§ WHAT YOU ARE ASKED TO DO:
Would you set down every entry shown below, precisely as written?

Rows from a 3D modeling dataset:
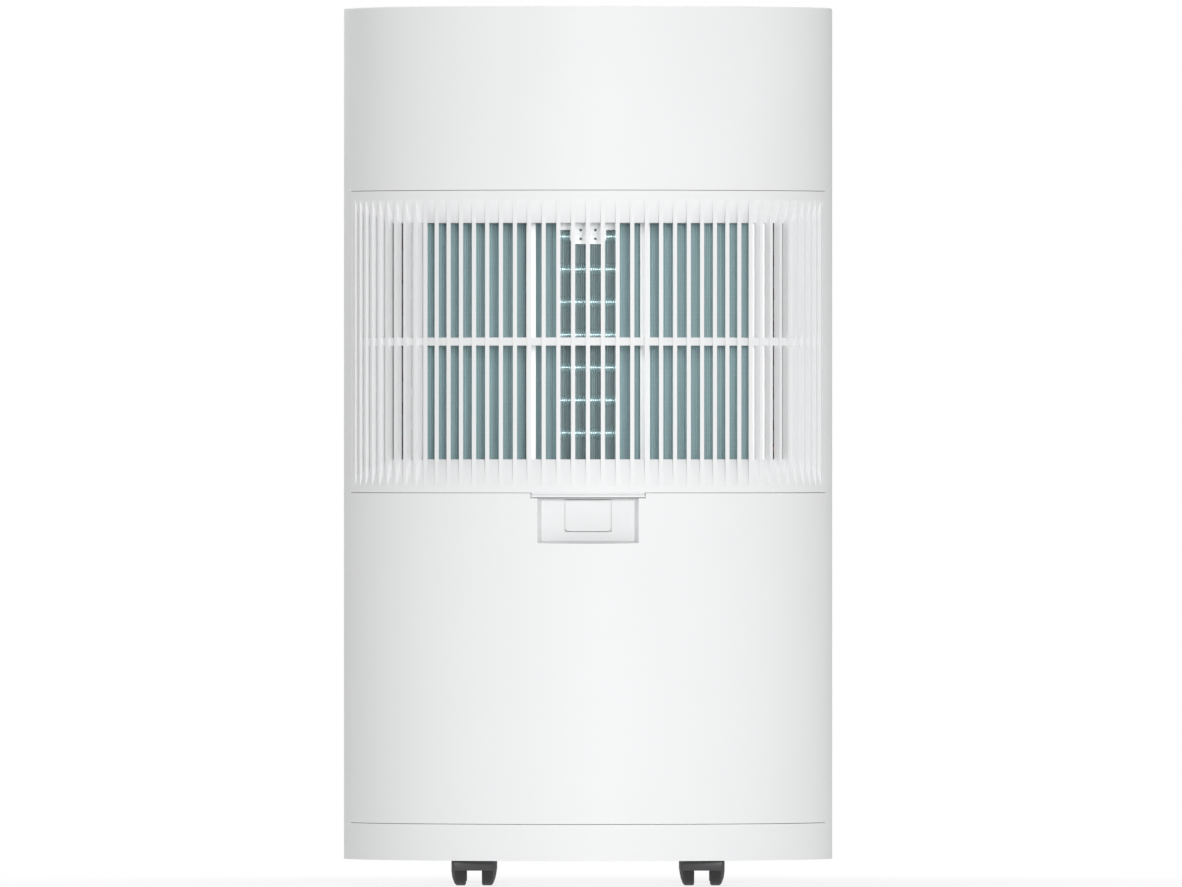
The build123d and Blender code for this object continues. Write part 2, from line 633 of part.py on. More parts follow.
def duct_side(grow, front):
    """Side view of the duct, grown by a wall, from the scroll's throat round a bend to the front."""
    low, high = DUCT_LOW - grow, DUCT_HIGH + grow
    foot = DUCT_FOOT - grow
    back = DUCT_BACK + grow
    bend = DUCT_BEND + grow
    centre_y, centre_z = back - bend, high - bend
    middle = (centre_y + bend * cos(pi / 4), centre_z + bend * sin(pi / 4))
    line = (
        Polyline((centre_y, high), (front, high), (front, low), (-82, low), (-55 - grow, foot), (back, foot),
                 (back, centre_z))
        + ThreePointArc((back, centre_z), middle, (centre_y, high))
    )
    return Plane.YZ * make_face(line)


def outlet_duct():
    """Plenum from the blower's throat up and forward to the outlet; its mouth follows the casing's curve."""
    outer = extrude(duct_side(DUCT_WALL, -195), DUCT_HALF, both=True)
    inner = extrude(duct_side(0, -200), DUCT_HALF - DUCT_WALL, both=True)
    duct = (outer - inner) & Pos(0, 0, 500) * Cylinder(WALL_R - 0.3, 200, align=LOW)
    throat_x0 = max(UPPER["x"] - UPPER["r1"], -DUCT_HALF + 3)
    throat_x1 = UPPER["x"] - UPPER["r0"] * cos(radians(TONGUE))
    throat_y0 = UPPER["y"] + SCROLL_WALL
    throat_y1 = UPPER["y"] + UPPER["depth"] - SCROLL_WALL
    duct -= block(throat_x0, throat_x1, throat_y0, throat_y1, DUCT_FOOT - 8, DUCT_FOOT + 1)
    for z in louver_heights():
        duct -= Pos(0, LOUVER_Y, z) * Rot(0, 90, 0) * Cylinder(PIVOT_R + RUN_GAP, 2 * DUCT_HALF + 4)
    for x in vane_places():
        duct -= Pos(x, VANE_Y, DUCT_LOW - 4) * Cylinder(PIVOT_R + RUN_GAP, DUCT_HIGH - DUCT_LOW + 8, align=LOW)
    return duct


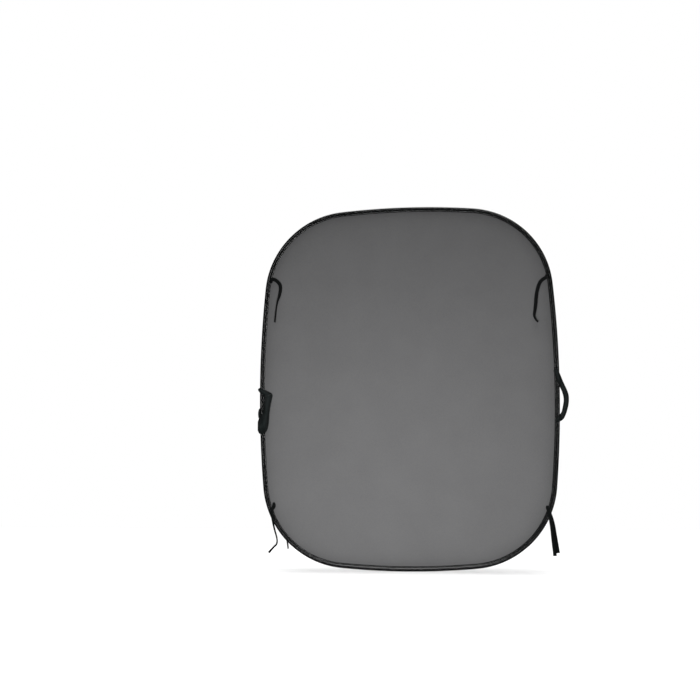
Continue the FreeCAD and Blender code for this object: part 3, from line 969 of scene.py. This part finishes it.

§ RESPONSE TO THE EXERCISE:
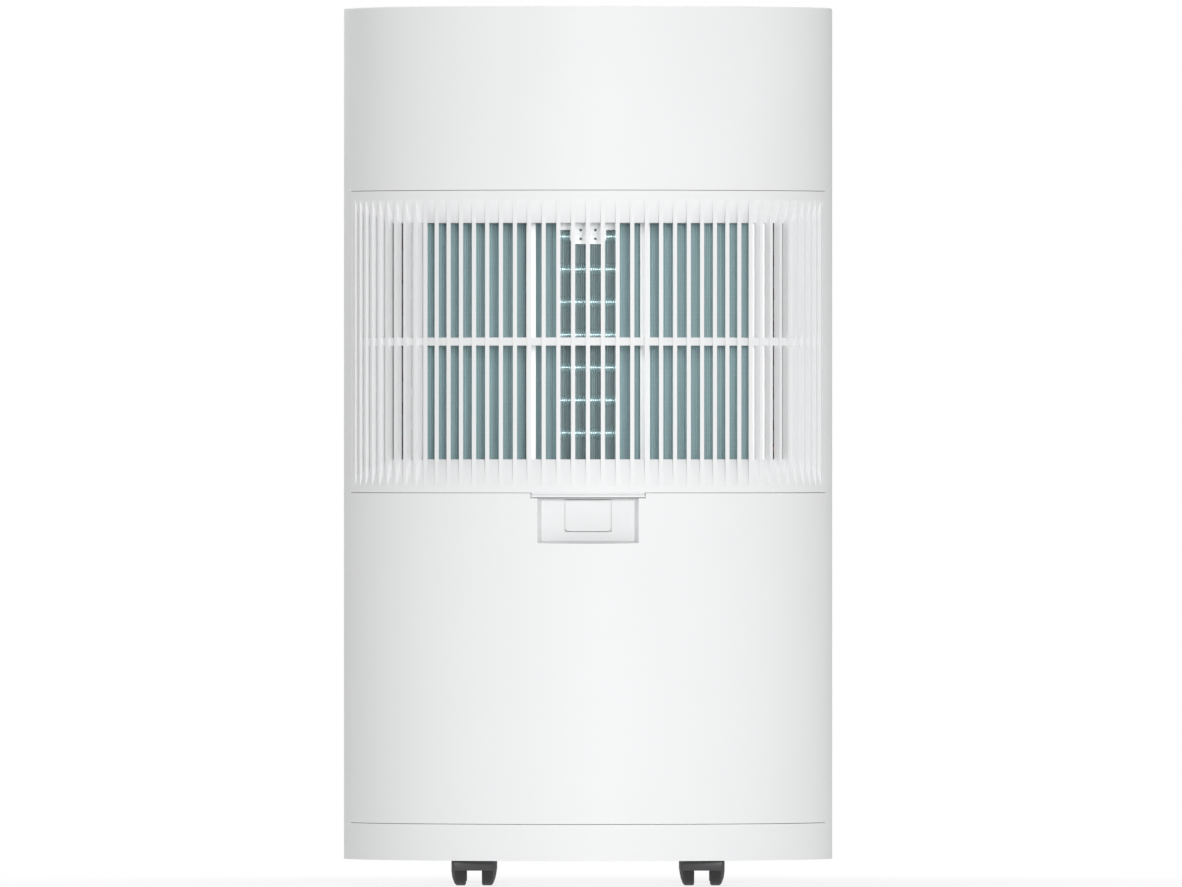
The build123d and Blender code for this object continues. Write part 2, from line 633 of part.py on. More parts follow.
def duct_side(grow, front):
    """Side view of the duct, grown by a wall, from the scroll's throat round a bend to the front."""
    low, high = DUCT_LOW - grow, DUCT_HIGH + grow
    foot = DUCT_FOOT - grow
    back = DUCT_BACK + grow
    bend = DUCT_BEND + grow
    centre_y, centre_z = back - bend, high - bend
    middle = (centre_y + bend * cos(pi / 4), centre_z + bend * sin(pi / 4))
    line = (
        Polyline((centre_y, high), (front, high), (front, low), (-82, low), (-55 - grow, foot), (back, foot),
                 (back, centre_z))
        + ThreePointArc((back, centre_z), middle, (centre_y, high))
    )
    return Plane.YZ * make_face(line)


def outlet_duct():
    """Plenum from the blower's throat up and forward to the outlet; its mouth follows the casing's curve."""
    outer = extrude(duct_side(DUCT_WALL, -195), DUCT_HALF, both=True)
    inner = extrude(duct_side(0, -200), DUCT_HALF - DUCT_WALL, both=True)
    duct = (outer - inner) & Pos(0, 0, 500) * Cylinder(WALL_R - 0.3, 200, align=LOW)
    throat_x0 = max(UPPER["x"] - UPPER["r1"], -DUCT_HALF + 3)
    throat_x1 = UPPER["x"] - UPPER["r0"] * cos(radians(TONGUE))
    throat_y0 = UPPER["y"] + SCROLL_WALL
    throat_y1 = UPPER["y"] + UPPER["depth"] - SCROLL_WALL
    duct -= block(throat_x0, throat_x1, throat_y0, throat_y1, DUCT_FOOT - 8, DUCT_FOOT + 1)
    for z in louver_heights():
        duct -= Pos(0, LOUVER_Y, z) * Rot(0, 90, 0) * Cylinder(PIVOT_R + RUN_GAP, 2 * DUCT_HALF + 4)
    for x in vane_places():
        duct -= Pos(x, VANE_Y, DUCT_LOW - 4) * Cylinder(PIVOT_R + RUN_GAP, DUCT_HIGH - DUCT_LOW + 8, align=LOW)
    return duct


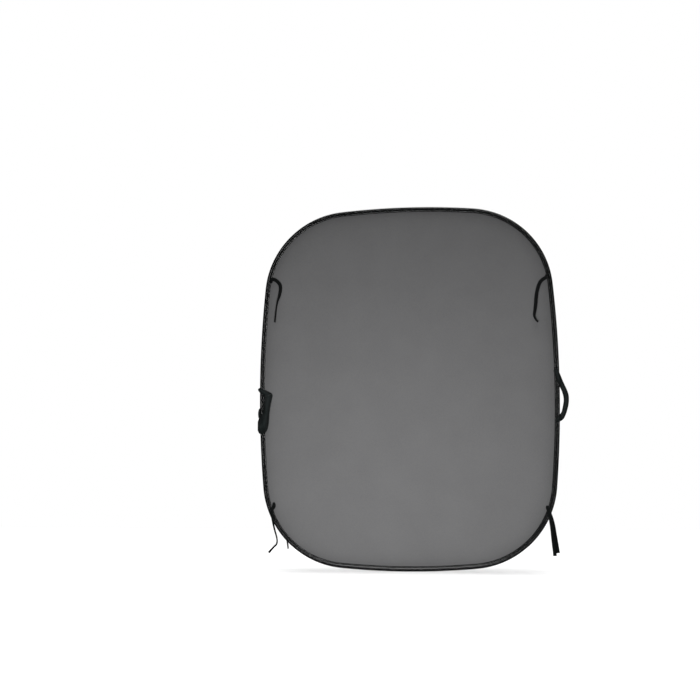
Continue the FreeCAD and Blender code for this object: part 3, from line 969 of scene.py. This part finishes it.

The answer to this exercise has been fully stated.